About the Project

About the Project

Overview

The aim of the Carpenter Collection Project is to publish a critical edition of the James Madison Carpenter Collection. This will have a complementary and symbiotic relationship with the online presentation of the digitised collection.

A Critical Edition of the James Madison Carpenter Collection (2004– )

The edition contains newly transcribed and edited texts and tunes of approximately 3,000 folkloric items from the collection and Carpenter's doctoral thesis. These are accompanied by critical apparatus, indexes, bibliography, glossaries and maps. They are complemented by headnotes which interpret the content, context and relationships of the texts and tunes. The ballad headnotes represent a major updating of previous scholarly commentary. All the other headnotes are a pioneering attempt to establish authoritative annotations for genres with no previous tradition of such treatment.

The edition will also contain biographical notes on Carpenter and the principal contributors to the collection, and a full account of editorial methods.

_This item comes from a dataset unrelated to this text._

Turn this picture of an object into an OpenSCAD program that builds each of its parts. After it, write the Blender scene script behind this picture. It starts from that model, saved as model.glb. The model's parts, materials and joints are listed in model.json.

The edition is being published by the University Press of Mississippi  in hard copy and electronic formats. Its multiple volumes will appear sequentially, beginning with the folk plays. Subsequent volumes will focus on shanties and maritime songs, traditional dance tunes and folk customs, ballads, and lyric songs.

Online Catalogue (2001–2003)

The Carpenter project team has produced a searchable item-level catalogue covering all the materials in Series 1 of the collection. The catalogue is in Encoded Archival Description (EAD), an XML-based, platform-independent standard developed by the Society of American Archivists. The Carpenter Collection catalogue is complemented by a name authority file, a place-name authority file, and a related items file. Published by the Humanities Research Institute, University of Sheffield, in 2003, it was joint winner of the Brenda McCallum Prize of the American Folklore Society, and recognised by the Chartered Institute of Library and Information Professionals CILIP/Neilson Reference Awards (Electronic Formats).

Digitization and Public Presentation Online

The Carpenter Collection was digitized in 2002-2004 by the Library of Congress as part of its Save Our Sounds project. It is currently being integrated, with the project team’s EAD data, into the Vaughan Williams Memorial Library Digital Archive. This will allow cross-searching between Carpenter's materials and other folk song and drama collections.